Like most children, I was not interested in designating the differences between real and not real. Besides which, it seemed that pretending was a game reserved for adults. I longed to remain within the music of being; smooth or thundering, keening or eerie, rich and of lustrous color, unhesitating and precise: honest. To remain rapt in places of sound and feeling. This longing did not loosen its grip on me.
I discovered traditions that kept alive an honored relationship with the lucid, vivid, often dream-like states I pined for, that illuminated pathways into ways of being, seeing, and thinking that felt eternal and radical and much truer to life than so many aspects of consensus reality. I found my way to Bon Buddhism, (the indigenous, shamanic tradition of Tibet) contemporary shamanic practices, Taoist philosophy, Jungian dream-work and trans-personal psychology. Time spent on a Sioux reservation in South Dakota validated my conviction that the conventional Western idea of ‘reality’ is not only arbitrary, but actually spiritually anemic.
The mind’s eye, the ‘imagination’ is a primary lens or filter through which we see and participate in the world. It drives our decisions, what we notice or turn away from, the stories we tell ourselves. How do these articulations impress themselves upon our perspective? How often do we notice the subtle choice-points that lie behind habit and convention?
Divinatory Poetics describes a method I use to listen to what is beneath convention and habit, to fortify trust in my own experience, to uncover buried content and reveal its impressions upon me. Using light trance states to bypass the rational mind: words, objects, colors, sounds find their way to each-other, compelled by unseen forces. Unexpected relationships, are revealed, ‘absurd’ juxtapositions sing with conviction. The fact that I don’t know why, yet feel the current behind them, makes them all the more compelling.

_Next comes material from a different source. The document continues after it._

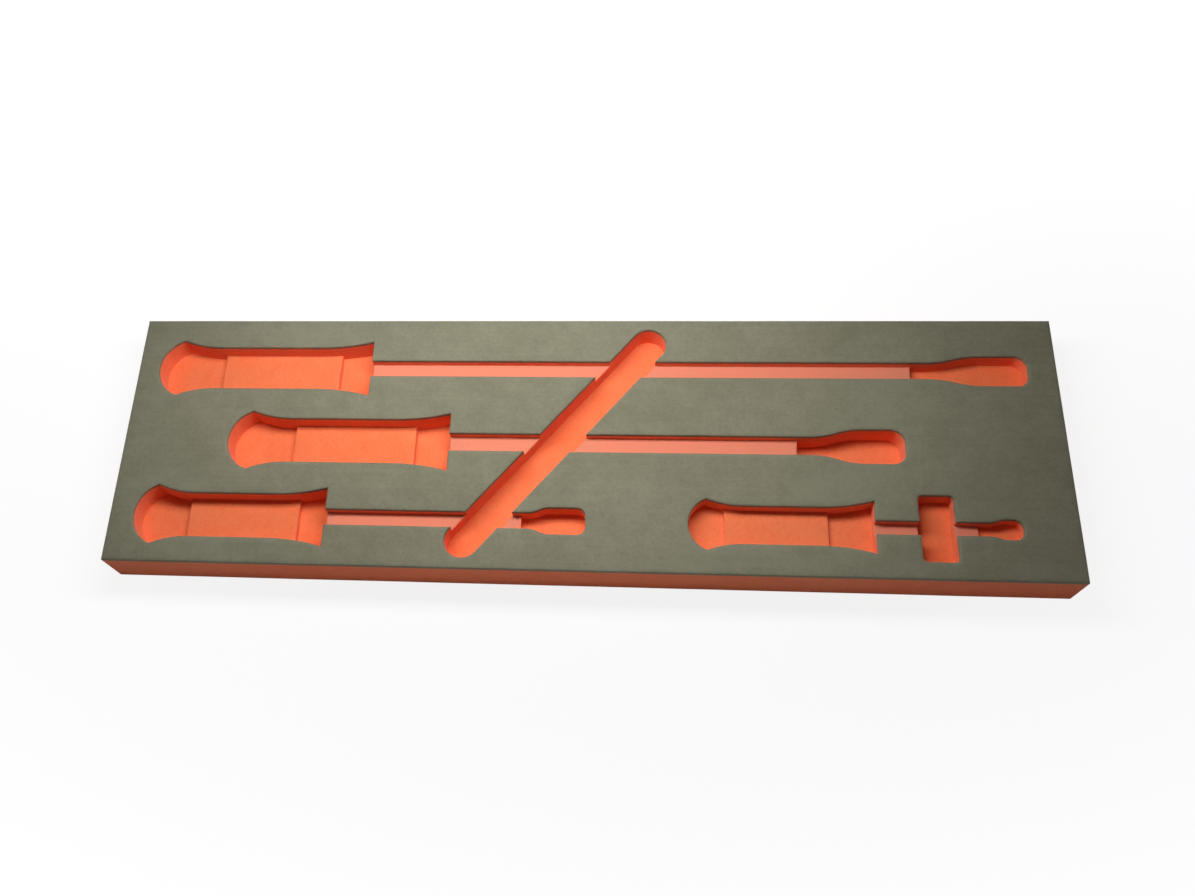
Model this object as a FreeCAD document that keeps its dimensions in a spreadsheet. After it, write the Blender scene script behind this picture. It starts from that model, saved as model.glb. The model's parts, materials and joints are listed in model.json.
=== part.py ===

Notice what you like. And what you don’t like. A particular hue, an intriguing angle, a specific texture. Allow an edge of curiosity to grow. Allow yourself to not know why. You might watch the ripple of these impressions against you, singing back an echo from some distant reservoir of your mind. The practice of Divinatory Poetics is about learning to recognize a subtle kind of calling; a quiet voice that murmurs in the stream, a tug like a small fish at your toe, a sudden chill or a double-take, eyes unexpectedly magnetized. To recognize these nuances is to begin to find the bread-crumb trail of a sublime poetry.